The Open University is deeply rooted in Scotland. It was a distinguished Scottish political figure, Jennie Lee, who was charged with setting up the OU over thirty years ago. Her guiding principle was that this University, although radical in its mission and its methods, would be as good as the very best of the traditional universities in its quality.
It is a matter of great pride to the whole OU community that we have made Jennie Lees seemingly farfetched aspiration into a universally accepted reality. Today the OU ranks in the top 10% of UK institutions of higher education for the quality of its teaching. In General Engineering, a subject studied by a large proportion of OU students in Scotland, the OU scored the maximum possible rating, outranking both Oxford and Cambridge.

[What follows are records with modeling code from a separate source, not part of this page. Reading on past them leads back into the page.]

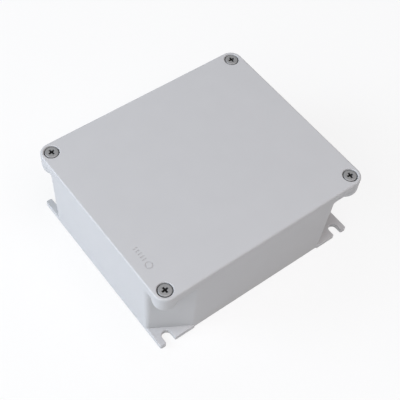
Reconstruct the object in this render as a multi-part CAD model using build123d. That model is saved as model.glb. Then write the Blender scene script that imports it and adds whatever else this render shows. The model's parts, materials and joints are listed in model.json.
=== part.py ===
from build123d import *

import os
from math import hypot, radians, tan

# Junction box in cast aluminium: millimetres, X along the box, Z up,
# origin under the middle of the floor, on the surface that the box stands on.

# Outside of the box
box_length = 166.0
box_width = 142.0
box_height = 62.0
wall_draft = 2.1             # degrees that each outer wall leans in going down
lid_depth = 6.0              # from the lid's top to the seam
lid_corner_round = 8.5
lid_edge_round = 1.2
corner_cut_x = 27.6          # legs of each cut corner of the housing, at the seam
corner_cut_y = 16.3
corner_cut_round = 5.0

# Shells
wall = 3.5
floor_thickness = 4.0
corner_wall_extra = 2.0      # more wall behind the cut corners than along the sides
cavity_round = 4.0
lid_plate = 3.0

# Lip that carries the lid's corners, and the round-ended screw bosses under it
lip_web = 1.5
haunch = 1.2                 # sloped underside between lip and cut corner
boss_straight = 3.0          # from the lip down to the boss's round end

# Seal
seal_setback = 1.0           # from the outer wall to the gasket's channel
seal_depth = 2.0
seal_clearance = 0.1
rib_clearance = 0.3
rib_thickness = 1.6
rib_reach = 3.0              # below the seam

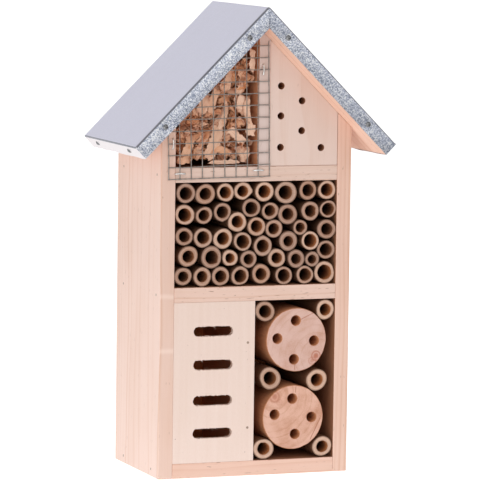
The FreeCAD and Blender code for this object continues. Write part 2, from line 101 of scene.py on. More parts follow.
# Canes that differ from the rest. Each bump is (angle in degrees, height, width in degrees).
PALE_CANES = {"reed_top_3", "reed_top_4", "reed_top_5", "reed_top_8", "reed_third_1", "reed_third_2",
              "reed_fourth_3", "reed_fourth_7", "reed_second_1", "reeds_fifth_row_3", "reeds_fifth_row_5",
              "reeds_bottom_row_8", "bay_reed_4", "bay_reed_5", "bay_reed_6", "bay_reed_2"}
ORANGE_CANES = {"reed_top_2", "reed_top_7", "reeds_fifth_row_1", "reeds_bottom_row_5", "reed_third_2"}
CANE_BUMPS = {
    "reed_top_4": ((-2, 0.16, 16), (-48, -0.10, 26)),
    "reed_top_6": ((180, 0.04, 20),),
    "reed_second_5": ((0, 0.10, 18),),
    "reed_second_3": ((-90, 0.07, 8),),
    "reed_third_1": ((-150, 0.09, 20), (-45, -0.09, 26)),
    "reed_fourth_5": ((95, 0.12, 16),),
    "reeds_fifth_row_3": ((-90, -0.10, 26),),
    "reeds_bottom_row_4": ((-90, -0.07, 30),),
    "reeds_bottom_row_8": ((45, 0.05, 18), (135, 0.05, 18)),
}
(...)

Another distinguished Scot, Walter Perry, left his safe job as vice-principal of the University of Edinburgh to take on the risky challenge of becoming the founding Vice-Chancellor of the Open University in 1969. Thirty years on I am constantly amazed to observe how many of the ideas that Lord Perry and his team generated in those early years have stood the test of time. One of his key principles was to base the curriculum structure of the OU on the Scottish rather than the English tradition of higher education. That choice has served us well.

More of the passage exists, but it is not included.